■ **RAW RECORDS**:
☆ ☆ ☆ ☆

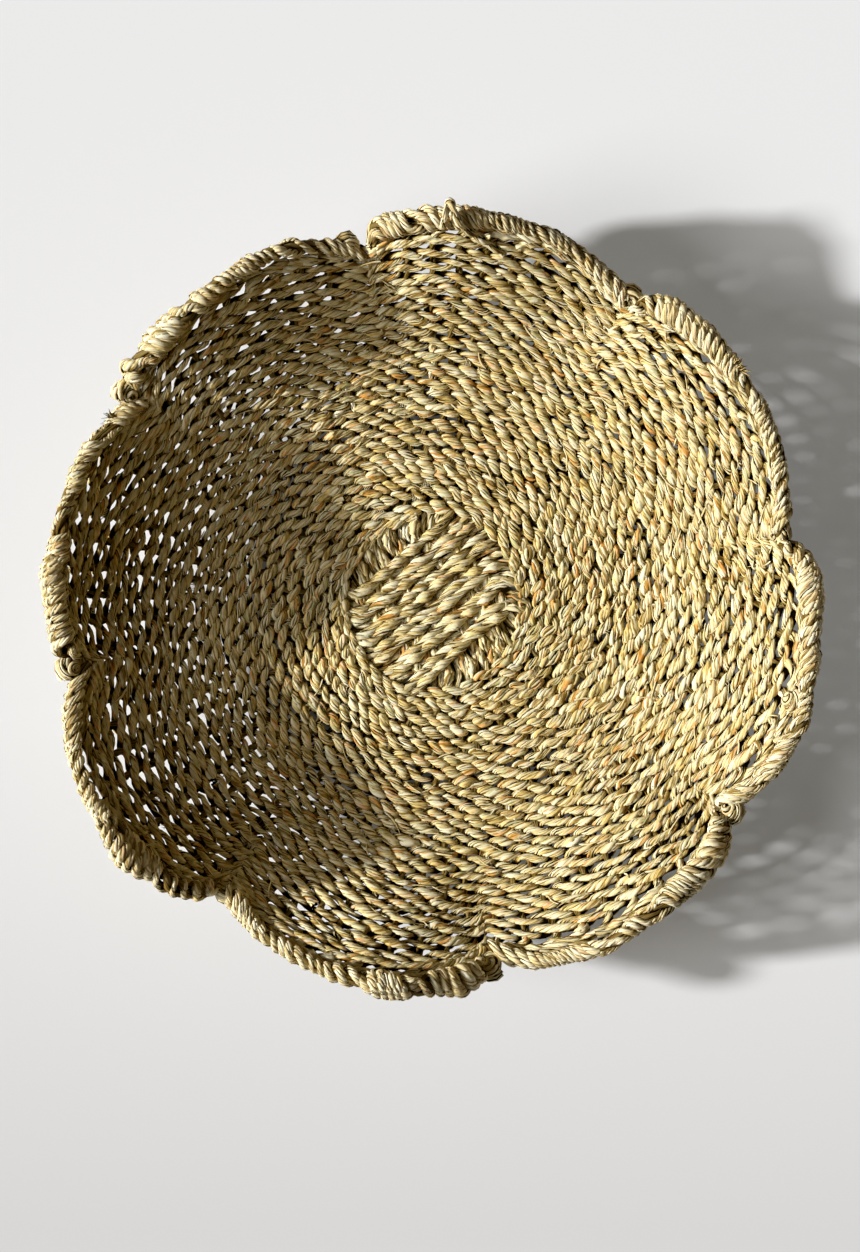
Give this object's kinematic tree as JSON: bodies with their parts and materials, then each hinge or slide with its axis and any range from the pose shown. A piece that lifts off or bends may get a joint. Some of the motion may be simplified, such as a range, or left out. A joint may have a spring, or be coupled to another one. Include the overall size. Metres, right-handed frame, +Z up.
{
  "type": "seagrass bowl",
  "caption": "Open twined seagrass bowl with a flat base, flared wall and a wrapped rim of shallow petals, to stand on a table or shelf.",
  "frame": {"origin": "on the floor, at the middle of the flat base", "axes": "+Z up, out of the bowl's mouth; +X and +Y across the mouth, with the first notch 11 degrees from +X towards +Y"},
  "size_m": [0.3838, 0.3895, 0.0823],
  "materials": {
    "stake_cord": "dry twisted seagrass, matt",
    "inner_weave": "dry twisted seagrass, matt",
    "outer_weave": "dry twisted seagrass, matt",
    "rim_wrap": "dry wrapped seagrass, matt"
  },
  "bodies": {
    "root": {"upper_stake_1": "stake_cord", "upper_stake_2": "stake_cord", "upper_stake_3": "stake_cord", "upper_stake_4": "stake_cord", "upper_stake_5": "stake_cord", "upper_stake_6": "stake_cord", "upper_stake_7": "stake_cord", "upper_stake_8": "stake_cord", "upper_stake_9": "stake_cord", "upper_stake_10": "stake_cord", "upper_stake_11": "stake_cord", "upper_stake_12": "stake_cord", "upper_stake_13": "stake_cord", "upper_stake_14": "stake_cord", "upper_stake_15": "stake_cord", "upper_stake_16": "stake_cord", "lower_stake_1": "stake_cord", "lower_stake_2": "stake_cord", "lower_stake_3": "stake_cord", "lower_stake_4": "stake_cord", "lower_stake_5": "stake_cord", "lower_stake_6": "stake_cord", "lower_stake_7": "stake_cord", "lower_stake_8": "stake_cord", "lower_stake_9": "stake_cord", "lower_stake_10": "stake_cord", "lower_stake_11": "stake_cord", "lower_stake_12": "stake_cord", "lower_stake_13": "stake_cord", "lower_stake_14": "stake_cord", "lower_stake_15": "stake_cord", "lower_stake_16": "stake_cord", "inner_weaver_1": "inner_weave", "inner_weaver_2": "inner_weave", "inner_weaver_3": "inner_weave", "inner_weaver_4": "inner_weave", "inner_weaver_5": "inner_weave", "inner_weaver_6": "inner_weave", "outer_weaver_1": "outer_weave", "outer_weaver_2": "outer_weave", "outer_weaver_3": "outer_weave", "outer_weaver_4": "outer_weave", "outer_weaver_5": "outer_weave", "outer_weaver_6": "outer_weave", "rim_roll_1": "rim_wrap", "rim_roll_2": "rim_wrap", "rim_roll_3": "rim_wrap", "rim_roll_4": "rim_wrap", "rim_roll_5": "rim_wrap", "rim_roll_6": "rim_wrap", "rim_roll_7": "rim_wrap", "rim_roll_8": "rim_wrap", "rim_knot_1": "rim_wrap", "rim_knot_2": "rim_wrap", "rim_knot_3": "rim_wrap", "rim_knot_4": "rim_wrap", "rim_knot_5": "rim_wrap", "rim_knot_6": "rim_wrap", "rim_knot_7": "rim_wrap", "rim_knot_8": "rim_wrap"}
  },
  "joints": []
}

☆ ☆ ☆ ☆

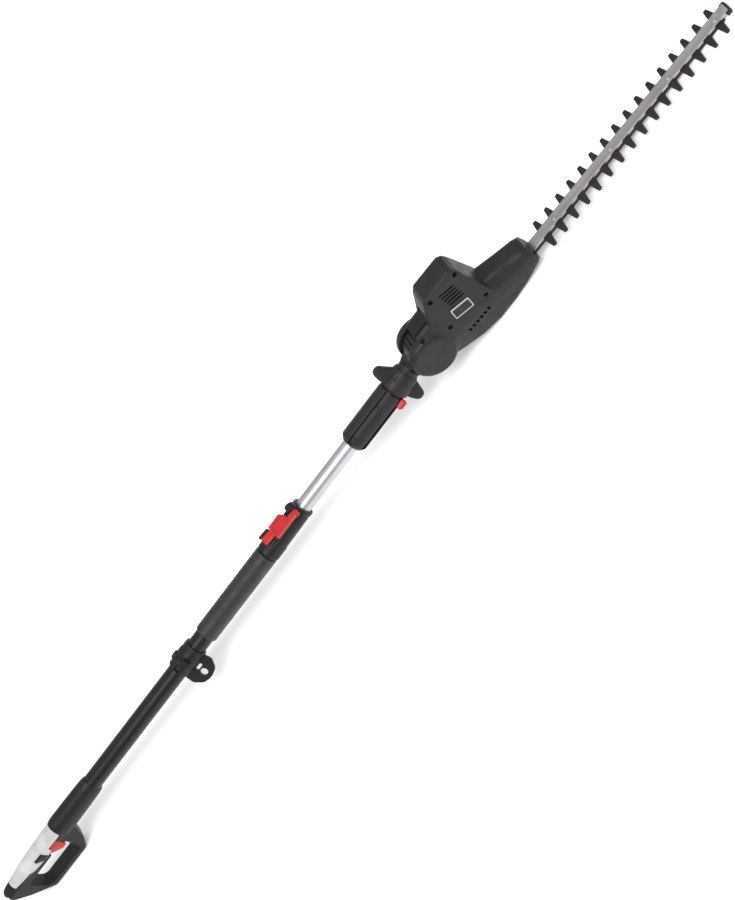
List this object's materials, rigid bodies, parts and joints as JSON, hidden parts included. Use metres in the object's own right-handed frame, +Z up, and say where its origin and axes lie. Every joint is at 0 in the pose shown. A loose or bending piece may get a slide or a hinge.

☆ ☆ ☆ ☆

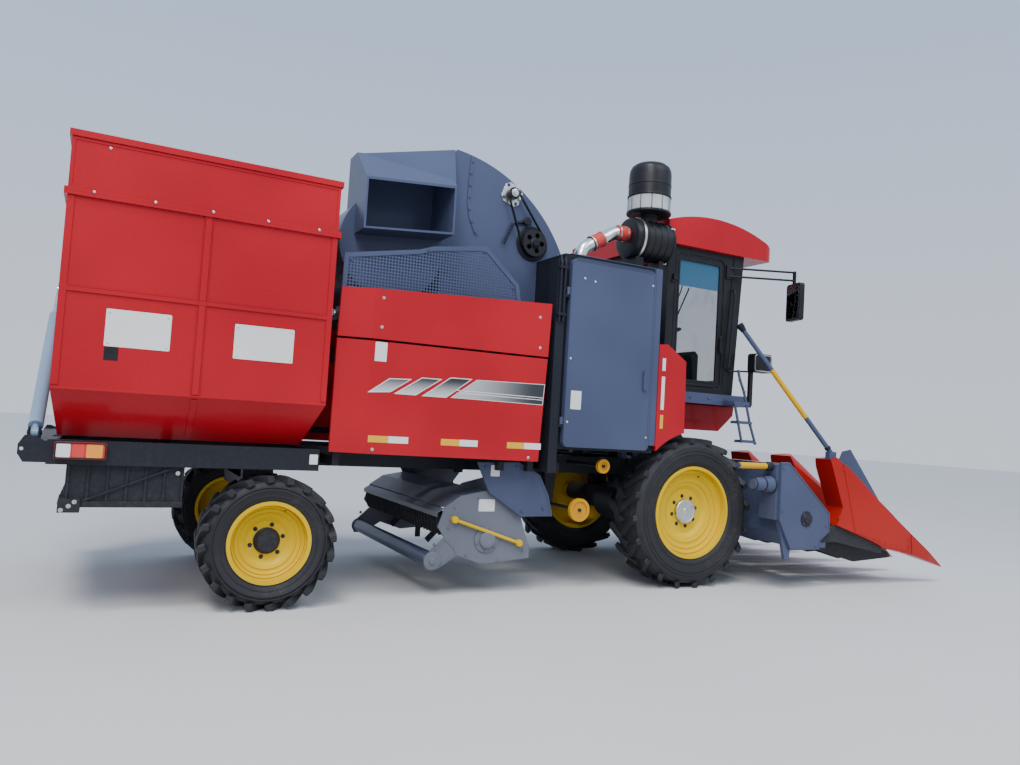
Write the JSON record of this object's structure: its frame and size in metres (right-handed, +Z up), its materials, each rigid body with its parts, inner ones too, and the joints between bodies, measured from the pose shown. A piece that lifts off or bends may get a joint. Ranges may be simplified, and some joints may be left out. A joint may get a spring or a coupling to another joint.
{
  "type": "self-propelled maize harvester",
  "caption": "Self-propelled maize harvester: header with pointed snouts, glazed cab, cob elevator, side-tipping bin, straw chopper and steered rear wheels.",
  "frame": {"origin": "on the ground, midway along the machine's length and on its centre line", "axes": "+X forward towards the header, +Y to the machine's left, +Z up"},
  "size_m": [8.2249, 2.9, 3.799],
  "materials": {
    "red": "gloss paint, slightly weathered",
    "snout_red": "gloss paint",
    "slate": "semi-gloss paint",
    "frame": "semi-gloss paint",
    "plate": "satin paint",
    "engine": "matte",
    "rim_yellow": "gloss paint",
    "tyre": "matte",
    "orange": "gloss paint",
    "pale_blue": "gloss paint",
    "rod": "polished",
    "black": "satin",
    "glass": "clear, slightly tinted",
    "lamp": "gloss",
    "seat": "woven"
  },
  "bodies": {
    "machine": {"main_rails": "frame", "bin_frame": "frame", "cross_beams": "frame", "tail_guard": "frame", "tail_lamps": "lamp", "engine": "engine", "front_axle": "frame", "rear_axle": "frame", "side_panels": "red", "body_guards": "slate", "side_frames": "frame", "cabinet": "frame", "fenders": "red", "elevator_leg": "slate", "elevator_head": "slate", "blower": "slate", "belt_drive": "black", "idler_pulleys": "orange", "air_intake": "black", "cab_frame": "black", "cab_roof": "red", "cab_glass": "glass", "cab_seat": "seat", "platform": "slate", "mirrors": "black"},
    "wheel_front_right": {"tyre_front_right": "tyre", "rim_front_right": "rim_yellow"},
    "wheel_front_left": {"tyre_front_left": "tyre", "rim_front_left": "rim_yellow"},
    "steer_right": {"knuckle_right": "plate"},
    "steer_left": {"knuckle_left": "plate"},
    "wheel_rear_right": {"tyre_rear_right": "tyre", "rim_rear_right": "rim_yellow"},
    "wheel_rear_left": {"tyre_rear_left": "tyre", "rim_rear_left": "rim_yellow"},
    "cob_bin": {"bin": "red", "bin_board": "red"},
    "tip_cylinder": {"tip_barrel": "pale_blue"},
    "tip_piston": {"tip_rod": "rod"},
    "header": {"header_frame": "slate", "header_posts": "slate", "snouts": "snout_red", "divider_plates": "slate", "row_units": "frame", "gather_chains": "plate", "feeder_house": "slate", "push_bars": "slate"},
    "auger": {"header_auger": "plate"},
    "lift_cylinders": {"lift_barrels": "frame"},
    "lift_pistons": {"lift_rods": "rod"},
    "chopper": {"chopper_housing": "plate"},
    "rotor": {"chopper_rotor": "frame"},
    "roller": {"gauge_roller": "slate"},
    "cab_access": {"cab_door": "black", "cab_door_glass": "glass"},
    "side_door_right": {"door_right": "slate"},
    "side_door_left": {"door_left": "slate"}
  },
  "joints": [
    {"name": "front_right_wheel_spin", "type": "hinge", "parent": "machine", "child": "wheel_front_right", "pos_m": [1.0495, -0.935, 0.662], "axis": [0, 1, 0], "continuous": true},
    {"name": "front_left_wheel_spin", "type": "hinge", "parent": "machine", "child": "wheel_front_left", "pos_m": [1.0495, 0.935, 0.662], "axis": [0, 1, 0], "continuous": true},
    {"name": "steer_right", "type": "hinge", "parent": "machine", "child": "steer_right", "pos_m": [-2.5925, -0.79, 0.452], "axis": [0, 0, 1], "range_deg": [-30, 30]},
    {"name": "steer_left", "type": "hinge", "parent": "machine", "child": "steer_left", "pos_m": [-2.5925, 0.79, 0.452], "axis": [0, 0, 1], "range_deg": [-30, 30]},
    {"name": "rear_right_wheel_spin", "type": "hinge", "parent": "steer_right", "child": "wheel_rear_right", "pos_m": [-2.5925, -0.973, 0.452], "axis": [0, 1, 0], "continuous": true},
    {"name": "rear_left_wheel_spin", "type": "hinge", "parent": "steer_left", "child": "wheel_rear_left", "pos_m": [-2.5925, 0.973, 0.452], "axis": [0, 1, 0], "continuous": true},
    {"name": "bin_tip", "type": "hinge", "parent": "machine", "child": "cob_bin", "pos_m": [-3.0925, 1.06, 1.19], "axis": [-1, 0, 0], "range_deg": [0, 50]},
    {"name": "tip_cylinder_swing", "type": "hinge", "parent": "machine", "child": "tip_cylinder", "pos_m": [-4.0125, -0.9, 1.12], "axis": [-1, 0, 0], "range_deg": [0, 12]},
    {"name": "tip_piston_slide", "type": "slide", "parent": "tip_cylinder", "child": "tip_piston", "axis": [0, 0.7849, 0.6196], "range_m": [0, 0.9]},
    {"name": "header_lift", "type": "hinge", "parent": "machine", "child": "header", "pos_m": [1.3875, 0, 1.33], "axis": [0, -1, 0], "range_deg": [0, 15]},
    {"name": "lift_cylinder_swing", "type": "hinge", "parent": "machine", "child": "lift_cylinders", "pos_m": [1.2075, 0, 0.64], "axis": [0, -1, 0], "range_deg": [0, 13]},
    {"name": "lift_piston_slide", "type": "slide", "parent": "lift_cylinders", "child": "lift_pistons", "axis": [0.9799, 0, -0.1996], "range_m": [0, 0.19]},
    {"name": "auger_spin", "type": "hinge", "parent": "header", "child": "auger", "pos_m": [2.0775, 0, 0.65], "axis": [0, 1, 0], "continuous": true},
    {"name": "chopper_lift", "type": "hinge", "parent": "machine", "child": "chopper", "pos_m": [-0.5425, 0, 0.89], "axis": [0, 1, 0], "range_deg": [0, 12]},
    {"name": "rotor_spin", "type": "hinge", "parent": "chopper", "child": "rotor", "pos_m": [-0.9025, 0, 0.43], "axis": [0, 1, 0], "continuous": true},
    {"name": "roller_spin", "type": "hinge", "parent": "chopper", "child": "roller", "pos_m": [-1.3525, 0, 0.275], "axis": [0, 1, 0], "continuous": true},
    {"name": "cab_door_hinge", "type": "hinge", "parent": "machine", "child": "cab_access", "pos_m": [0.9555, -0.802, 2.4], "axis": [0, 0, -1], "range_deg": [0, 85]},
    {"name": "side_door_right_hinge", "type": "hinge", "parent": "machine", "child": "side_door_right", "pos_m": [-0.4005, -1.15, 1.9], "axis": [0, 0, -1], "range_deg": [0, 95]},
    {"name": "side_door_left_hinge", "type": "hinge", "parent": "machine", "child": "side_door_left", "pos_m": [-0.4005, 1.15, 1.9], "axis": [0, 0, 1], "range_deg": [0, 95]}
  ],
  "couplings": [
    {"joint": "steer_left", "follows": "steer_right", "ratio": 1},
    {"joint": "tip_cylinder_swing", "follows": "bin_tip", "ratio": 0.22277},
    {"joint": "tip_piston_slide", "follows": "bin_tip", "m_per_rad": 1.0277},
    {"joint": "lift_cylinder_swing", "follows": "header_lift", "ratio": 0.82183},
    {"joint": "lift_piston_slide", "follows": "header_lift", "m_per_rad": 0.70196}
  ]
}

☆ ☆ ☆ ☆

■ **TASK PROMPT**: Find the string "with" in the listing and return every line that holds it.

■ **RESPONSE TO THIS EXERCISE**:
Give this object's kinematic tree as JSON: bodies with their parts and materials, then each hinge or slide with its axis and any range from the pose shown. A piece that lifts off or bends may get a joint. Some of the motion may be simplified, such as a range, or left out. A joint may have a spring, or be coupled to another one. Include the overall size. Metres, right-handed frame, +Z up.
  "caption": "Open twined seagrass bowl with a flat base, flared wall and a wrapped rim of shallow petals, to stand on a table or shelf.",
  "frame": {"origin": "on the floor, at the middle of the flat base", "axes": "+Z up, out of the bowl's mouth; +X and +Y across the mouth, with the first notch 11 degrees from +X towards +Y"},
Write the JSON record of this object's structure: its frame and size in metres (right-handed, +Z up), its materials, each rigid body with its parts, inner ones too, and the joints between bodies, measured from the pose shown. A piece that lifts off or bends may get a joint. Ranges may be simplified, and some joints may be left out. A joint may get a spring or a coupling to another joint.
  "caption": "Self-propelled maize harvester: header with pointed snouts, glazed cab, cob elevator, side-tipping bin, straw chopper and steered rear wheels.",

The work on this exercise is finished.